TASK DIRECTIONS: Extract the first line through the line containing "of the pieces" from the listing below, exactly as written.

AVAILABLE DATA:

◇ ◇ ◇ ◇ ◇

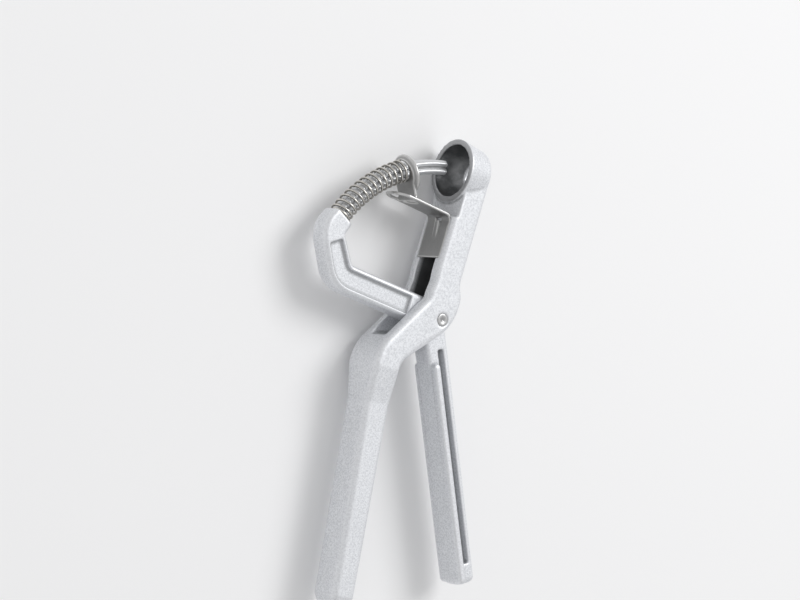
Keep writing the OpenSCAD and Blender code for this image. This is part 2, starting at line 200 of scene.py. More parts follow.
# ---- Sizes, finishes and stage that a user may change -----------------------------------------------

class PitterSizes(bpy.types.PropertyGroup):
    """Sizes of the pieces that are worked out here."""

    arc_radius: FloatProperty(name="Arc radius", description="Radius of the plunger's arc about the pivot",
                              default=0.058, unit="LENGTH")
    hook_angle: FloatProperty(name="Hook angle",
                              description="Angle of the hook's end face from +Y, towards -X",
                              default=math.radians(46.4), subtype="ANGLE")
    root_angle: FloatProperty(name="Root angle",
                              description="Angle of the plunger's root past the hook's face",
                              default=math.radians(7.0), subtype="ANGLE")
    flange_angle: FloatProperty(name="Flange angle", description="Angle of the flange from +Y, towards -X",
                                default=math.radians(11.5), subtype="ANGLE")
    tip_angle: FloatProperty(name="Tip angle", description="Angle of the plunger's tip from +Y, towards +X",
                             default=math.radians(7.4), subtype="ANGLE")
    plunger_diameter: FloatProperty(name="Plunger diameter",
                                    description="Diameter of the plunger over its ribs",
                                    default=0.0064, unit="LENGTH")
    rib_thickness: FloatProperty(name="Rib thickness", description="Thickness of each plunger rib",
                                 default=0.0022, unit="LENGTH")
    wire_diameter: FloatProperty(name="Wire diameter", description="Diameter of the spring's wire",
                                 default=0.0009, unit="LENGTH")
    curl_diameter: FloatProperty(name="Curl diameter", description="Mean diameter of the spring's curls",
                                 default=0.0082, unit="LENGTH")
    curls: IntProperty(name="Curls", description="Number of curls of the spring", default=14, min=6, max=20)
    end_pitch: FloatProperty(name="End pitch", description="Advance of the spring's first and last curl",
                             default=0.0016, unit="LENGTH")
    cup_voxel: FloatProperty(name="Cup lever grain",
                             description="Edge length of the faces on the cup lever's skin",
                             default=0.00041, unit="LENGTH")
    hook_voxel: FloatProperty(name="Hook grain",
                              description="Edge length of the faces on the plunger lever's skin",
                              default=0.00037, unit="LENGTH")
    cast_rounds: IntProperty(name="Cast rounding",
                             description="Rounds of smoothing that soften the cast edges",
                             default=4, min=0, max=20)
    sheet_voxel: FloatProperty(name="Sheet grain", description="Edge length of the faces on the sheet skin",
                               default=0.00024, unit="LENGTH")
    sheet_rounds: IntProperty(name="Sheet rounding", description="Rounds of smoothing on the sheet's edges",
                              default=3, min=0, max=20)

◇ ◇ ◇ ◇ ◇

FINAL RESULT:
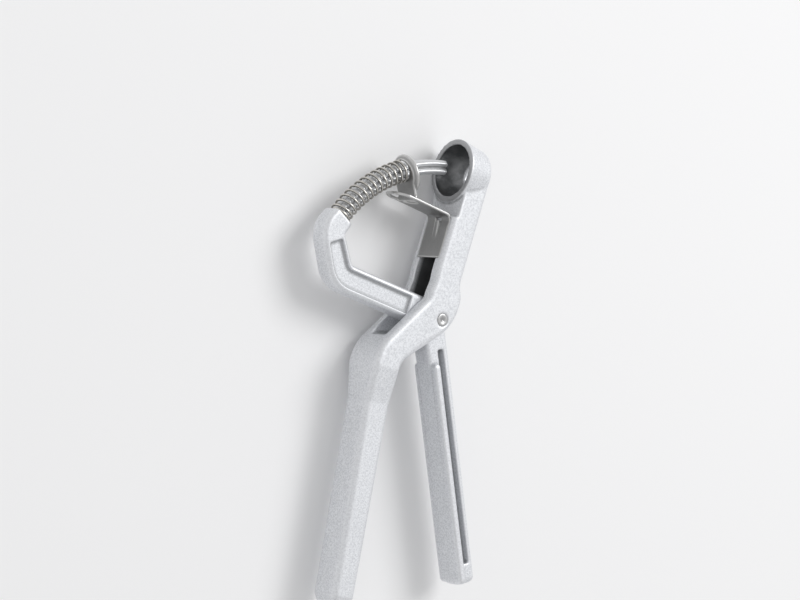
Keep writing the OpenSCAD and Blender code for this image. This is part 2, starting at line 200 of scene.py. More parts follow.
# ---- Sizes, finishes and stage that a user may change -----------------------------------------------

class PitterSizes(bpy.types.PropertyGroup):
    """Sizes of the pieces that are worked out here."""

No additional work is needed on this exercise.